Sandra Attebery was elected Secretary.

Sarah (staff) went over a new accounting method for retiring unallocated credits that over the past decade or so have been carried forward because members moved or died. The motion was approved.

Directors were chosen to attend various meetings of the National Rural Electric Cooperative Association (NRECA) Sept 27-29 in Portland OR. Joe Redetzke (chair), Nick and Sandra were chosen to go and there’s a class prior to the meeting. NRECA (and CREA - the Colorado Rural Electric Association) offers various educational forums for directors that reflect NRECA’s perspective on a variety of issues. Unfortunately, SDCEA does not participate in other educational events that offer alternative perspectives on issues.

They discussed the name of the “operation round-up” or “power of change” program the utility runs that allows customers to round up their bill with the rounded up portion going to a charitable fund that the utility distributes to charities of their choice.

There was a discussion about whether or not SDCEA should continue to support the BV Chamber of Commerce at a level of $500 with their charitable fund.

The net metering policy (C-20) was amended to include language that clarifies customer equipment must be mounted on their own structures and not on SDCEA structures or poles (and 10 feet from any SDCEA structures).

Director Roundtable

Charlie talked about a meeting he went to

Dan talked about an email he got from a member (Rich Shoemaker of AVCSEF) about micro-grids. What he was wondering is when they’re ready to invest in batteries, is it better to attach it to Trout Creek or put it in micro-grids? He’s also interested in Vehicle to Grid technology, particularly how it feeds into the electric school buses. On micro-grids, NRECA has established a micro-grid consortium to help cooperatives that are interested in looking more at micro-grids.

Suzy - had two or three phone calls about an outage west of town. Paul said there was a substation outage. Power was out for about 45 min.

Sandra - has received many positive calls

Nick - circling back to comments at the beginning of the meeting regarding the upcoming FERC ruling on storage may direct whether or not it’s cost effective.

Paul started talking about a variety of things, mentioned that the only reason we’re concerned about resiliency now is because of intermittent resources. Of course, SDCEA had much worse resiliency 10 years ago before they had renewables, so they’re not really connected. He went on to talk about how he thinks we’re going to use renewables in the future more for creating hydrogen through electrolysis, but because of politics we introduced a bunch of intermittent resources to the mix, but we should have used those to create hydrogen to store electricity. This is not a well supported view, but it’s what Paul conveyed at the meeting.

Joe: The micro-grid bill passed this year and that will provide money to cooperatives to put in some micro-grids. CORE is leaving CREA at the beginning of August. Joe went to San Luis Valley, Holy Cross and Gunnison annual meetings.

Dan talked about Rivian (he has one on order) and how they will have chargers at every state park in Colorado.

CEO’s Update:

Talked about the fire in New Mexico and how the cooperative there lost a bunch of their distribution system. SDCEA donated some transformers to the cooperative there to help them get back up on line.

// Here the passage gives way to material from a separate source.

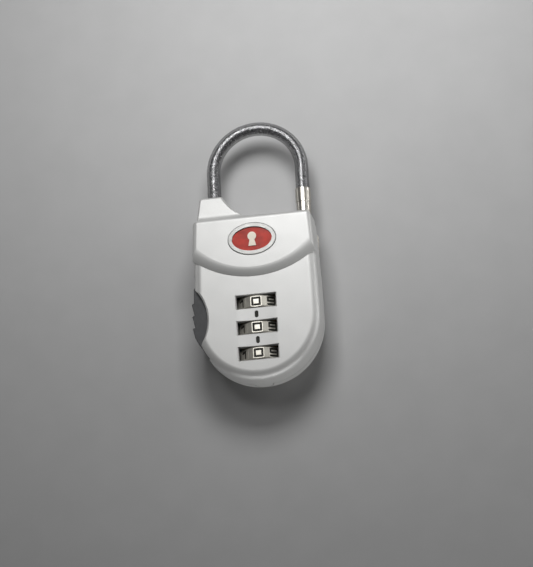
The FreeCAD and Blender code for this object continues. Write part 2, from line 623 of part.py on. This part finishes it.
def make_spring_post():
    """Bracket on the back cover that the slider's spring pushes against."""
    leg = box(-11.45, -10.75, -8.8, -7.75, FLOOR_Z, 8.9).common(pebble(WALL, FLOOR_Z, 20))
    arm = box(-14.3, -10.75, -8.8, -7.75, 6.2, 8.9)
    nodes["spring_post"] = joined([leg, arm])


def make_ejector():
    head = along_y(RIGHT_X, 14.6, PIN_TIP_Y - 0.1, SOCKET_R - RUN)
    stem = along_y(RIGHT_X, 12.9, 14.7, 0.55)
    nodes["ejector_plunger"] = joined([head, stem])


def make_rivets():
    rivets = []
    for x, y in RIVETS:
        shank = rod(V(x, y, RIVET_HEAD_Z + 0.1), Z_AXIS, RIVET_R, 12.1 - RIVET_HEAD_Z - 0.1)
        head = rod(V(x, y, RIVET_HEAD_Z), Z_AXIS, RIVET_HEAD_R, 0.7)
        head = head.makeFillet(0.25, edges_at(head, lambda b: b.ZMax < RIVET_HEAD_Z + 0.01))
        dimple = rod(V(x, y, 0), Z_AXIS, 0.55, RIVET_HEAD_Z + 0.25)
        rivets.append(joined([shank, head]).cut(dimple))
    nodes["cover_rivets"] = Part.makeCompound(rivets)


def cable_length():
    return (ARCH_Y - TOWER_TOP_Y) + math.pi * ARCH_R + (ARCH_Y - COLLAR_TOP_Y)


def cable_point(s):
    """Centre line, s millimetres from the top of the tower."""
    leg = ARCH_Y - TOWER_TOP_Y
    if s < leg:
        return V(LEFT_X, TOWER_TOP_Y + s, CABLE_Z)
    turn = (s - leg) / ARCH_R
    if turn < math.pi:
        return V(ARCH_X - ARCH_R * math.cos(turn), ARCH_Y + ARCH_R * math.sin(turn), CABLE_Z)
    return V(RIGHT_X, ARCH_Y - (s - leg - math.pi * ARCH_R), CABLE_Z)


def cable_direction(s):
    step = 0.001
    return (cable_point(s + step) - cable_point(s - step)).normalize()


def cable_path(s0, s1):
    """Straight runs and one arc between two places on the centre line."""
    leg = ARCH_Y - TOWER_TOP_Y
    stops = [leg, leg + math.pi * ARCH_R]
    marks = [s0] + [s for s in stops if s0 < s < s1] + [s1]
    edges = []
    for a, b in zip(marks, marks[1:]):
        on_arch = leg - 0.001 < a and b < stops[1] + 0.001
        if on_arch:
            edges.append(arc(cable_point(a), cable_point((a + b) / 2), cable_point(b)))
        else:
            edges.append(line(cable_point(a), cable_point(b)))
    return Part.Wire(edges)


def cable_tube(s0, s1, radius):
    ring = Part.Wire([Part.makeCircle(radius, cable_point(s0), cable_direction(s0 + 0.01))])
    return cable_path(s0, s1).makePipeShell([ring], True, False)


def bend_places():
    first, last = HINGE_END_GAP, cable_length() - HINGE_END_GAP
    step = (last - first) / (HINGE_COUNT - 1)
    return [first + step * k for k in range(HINGE_COUNT)]


def make_cable():
    bends = bend_places()
    for k, (a, b) in enumerate(zip(bends, bends[1:]), start=1):
        s0, s1 = a + BEAD_SETBACK, b - BEAD_SETBACK
        ends = [Part.makeSphere(JACKET_R, cable_point(s)) for s in (s0, s1)]
        jacket = joined([cable_tube(s0, s1, JACKET_R)] + ends)
        rope = cable_tube(a + 0.35, b - 0.35, ROPE_R)
        nodes["cable_jacket_%d" % k] = jacket.cut(rope)
        nodes["cable_rope_%d" % k] = rope
    fixed_end = bends[0] - BEAD_SETBACK
    low = 26.2
    jacket = along_y(LEFT_X, low, cable_point(fixed_end).y, JACKET_R)
    jacket = joined([jacket, Part.makeSphere(JACKET_R, cable_point(fixed_end))])
    rope = along_y(LEFT_X, 21.0, cable_point(bends[0] - 0.35).y, ROPE_R)
    nodes["cable_jacket_0"] = jacket.cut(rope)
    nodes["cable_rope_0"] = rope
    free_end = bends[-1] + BEAD_SETBACK
    low = COLLAR_TOP_Y - 3
    jacket = along_y(RIGHT_X, low, cable_point(free_end).y, JACKET_R)
    jacket = joined([jacket, Part.makeSphere(JACKET_R, cable_point(free_end))])
    rope = along_y(RIGHT_X, low - 2.4, cable_point(bends[-1] + 0.35).y, ROPE_R)
    nodes["cable_jacket_6"] = jacket.cut(rope)
    nodes["cable_rope_6"] = rope
    print("cable centre line between tower and collar: %.2f mm" % cable_length())
    for k, s in enumerate(bends, start=1):
        place = cable_point(s)
        print("bend %d at %.4f %.4f %.4f" % (k, place.x, place.y, place.z))


def make_anchor():
    barrel = along_y(LEFT_X, 20.6, 26.15, 2.5)
    barrel = barrel.makeChamfer(0.3, edges_at(barrel, lambda b: b.YLength < 0.01))
    bore = along_y(LEFT_X, 20, 27, ROPE_R)
    pin_hole = rod(V(LEFT_X, ANCHOR_PIN_Y, 0), Z_AXIS, ANCHOR_PIN_R + 0.02, 20)
    pin = rod(V(LEFT_X, ANCHOR_PIN_Y, CABLE_Z - 3.5), Z_AXIS, ANCHOR_PIN_R, 7.0)
    nodes["cable_anchor"] = barrel.cut(bore).cut(pin_hole)
    nodes["anchor_pin"] = pin
    nodes["cable_rope_0"] = nodes["cable_rope_0"].cut(pin_hole)


def make_ferrule():
    collar = along_y(RIGHT_X, COLLAR_FOOT_Y, COLLAR_TOP_Y, COLLAR_R)
    collar = collar.makeChamfer(0.18, edges_at(collar, lambda b: b.YLength < 0.01))
    pin = along_y(RIGHT_X, PIN_TIP_Y, COLLAR_FOOT_Y + 0.1, PIN_R)
    pin = pin.makeChamfer(0.5, edges_at(pin, lambda b: b.YMax < PIN_TIP_Y + 0.01))
    groove = along_y(RIGHT_X, GROOVE_LOW_Y, GROOVE_HIGH_Y, PIN_R + 1)
    groove = groove.cut(along_y(RIGHT_X, GROOVE_LOW_Y - 1, GROOVE_HIGH_Y + 1, GROOVE_R))
    low = COLLAR_TOP_Y - 3
    bore = along_y(RIGHT_X, low, COLLAR_TOP_Y + 1, JACKET_R)
    rope_bore = along_y(RIGHT_X, low - 2.4, low + 0.1, ROPE_R)
    nodes["cable_ferrule"] = joined([collar, pin]).cut(groove).cut(bore).cut(rope_bore)


make_covers()
make_badge()
make_index_marks()
make_dials()
make_sleeves()
make_spindle()
make_detent_spring()
make_slider()
make_carriage()
make_bolt()
make_key_cylinder()
make_reset()
make_springs()
make_spring_post()
make_ejector()
make_rivets()
make_cable()
make_anchor()
make_ferrule()

os.makedirs("parts", exist_ok=True)
for name, shape in nodes.items():
    shape.exportStep("parts/%s.step" % name)
    print("%-22s solids %2d valid %s volume %9.3f" % (name, len(shape.Solids), shape.isValid(), shape.Volume))
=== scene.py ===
import json
import math

import bpy
from mathutils import Matrix, Vector


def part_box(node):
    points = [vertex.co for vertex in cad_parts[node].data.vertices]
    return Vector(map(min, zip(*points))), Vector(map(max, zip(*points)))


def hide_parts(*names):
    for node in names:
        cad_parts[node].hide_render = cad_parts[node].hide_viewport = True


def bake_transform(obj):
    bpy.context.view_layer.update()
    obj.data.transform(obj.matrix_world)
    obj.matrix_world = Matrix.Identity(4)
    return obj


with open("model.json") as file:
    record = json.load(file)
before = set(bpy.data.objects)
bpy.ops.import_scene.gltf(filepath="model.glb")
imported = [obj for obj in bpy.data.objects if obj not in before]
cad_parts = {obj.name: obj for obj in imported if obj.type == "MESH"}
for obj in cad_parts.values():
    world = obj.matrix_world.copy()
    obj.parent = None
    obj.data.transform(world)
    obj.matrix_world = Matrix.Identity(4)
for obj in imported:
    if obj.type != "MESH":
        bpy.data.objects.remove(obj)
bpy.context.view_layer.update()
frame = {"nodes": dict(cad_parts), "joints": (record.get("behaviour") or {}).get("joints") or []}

MM = 0.001
scene = bpy.context.scene
scene.view_settings.view_transform = "Standard"
nodes = frame["nodes"]

# Places that the CAD gives
tower_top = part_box("front_cover")[1].y
left_low, left_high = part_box("cable_jacket_0")
right_low, right_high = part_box("cable_jacket_6")
collar_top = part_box("cable_ferrule")[1].y
bends = [Vector(j["pos_m"]) for j in frame["joints"] if j["name"].startswith("cable_bend_")]

jacket_radius = (left_high.x - left_low.x) / 2
left_x = (left_low.x + left_high.x) / 2
right_x = (right_low.x + right_high.x) / 2
cable_z = (left_low.z + left_high.z) / 2
arch_radius = (right_x - left_x) / 2
arch_x = (right_x + left_x) / 2
arch_y = bends[2].y - math.sqrt(arch_radius ** 2 - (bends[2].x - arch_x) ** 2)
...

Paul believes that the opposition to the rate change was “from special interests” and they had bad information. He claims that everyone opposed to the rate change was misled, but that it was SDCEA’s fault because they didn’t get out in front of the “misinformation”

Then he got back to “cost causers”

Paul said he’s opposed to demand side management on the customer side of the meter because it’s “forced” on the consumer. Most Demand Response programs are “opt-in” and with the best programs, customers are compensated for lowering demand through those controls.

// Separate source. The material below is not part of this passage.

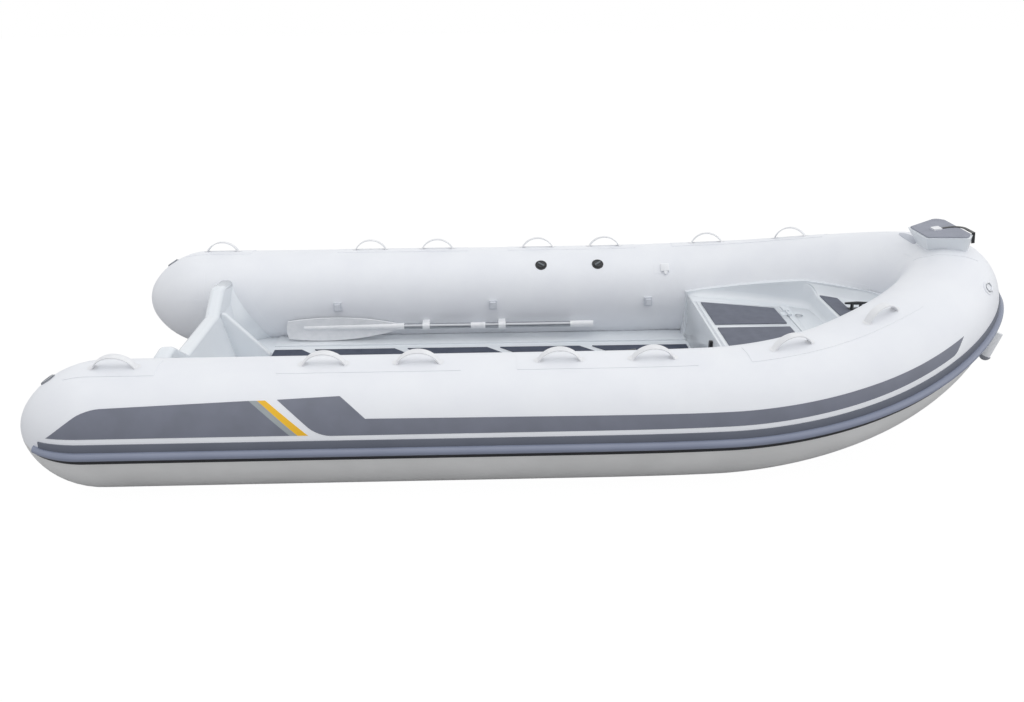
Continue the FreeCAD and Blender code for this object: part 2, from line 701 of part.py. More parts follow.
# ---------------------------------------------------------------- deck pads
for word, side in (("port", 1), ("starboard", -1)):
    pads = plate("deck_pads_" + word, "XY_Plane", (
        ("sheet.pads_aft", "%d * sheet.pad_half" % side),
        ("sheet.step_face - 16", "%d * (sheet.pad_half - 14)" % side),
        ("sheet.step_face - 16", "%d * sheet.pad_split / 2" % side),
        ("sheet.pads_aft", "%d * sheet.pad_split / 2" % side),
    ), "sheet.cushion", "sheet.deck_top")
    strip = pads.newObject("Sketcher::SketchObject", "strip_" + word)
    outline_on(strip, pads, "XY_Plane", (
        ("sheet.first_strip - 10", "%d * (sheet.pad_half + 10)" % side),
        ("sheet.first_strip - 10 + sheet.strip_width", "%d * (sheet.pad_half + 10)" % side),
        ("sheet.first_strip + sheet.pad_half + sheet.strip_width", "0"),
        ("sheet.first_strip + sheet.pad_half", "0"),
    ), "sheet.deck_top")
    groove = pads.newObject("PartDesign::Pocket", "light_strip_" + word)
    groove.Profile = strip
    groove.Type = "ThroughAll"
    groove.Reversed = True
    before = pads.Shape.Volume
    doc.recompute()
    if pads.Shape.Volume > before - 1.0:
        raise RuntimeError("the light strip cuts nothing")
    pattern = pads.newObject("PartDesign::LinearPattern", "light_strips_" + word)
    pattern.Originals = [groove]
    pattern.Direction = (own_plane(pads, "X_Axis"), [""])
    pattern.setExpression("Length", "sheet.pad_pitch * (sheet.strip_count - 1)")
    pattern.setExpression("Occurrences", "sheet.strip_count")
    pads.Tip = pattern
    keep(pads, "deck_pads_" + word)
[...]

HB 21-1286 - bills requires large multi family and public buildings to report energy use to the energy office (that includes utility owned buildings). That means the utility needs to provide that information to the building owners. Then the state will require a reduction in their GHG usage 7% by 2026 and 20% by 2030.

At this time I had to leave for a meeting, but I understand that the CEO began attacking net metering again.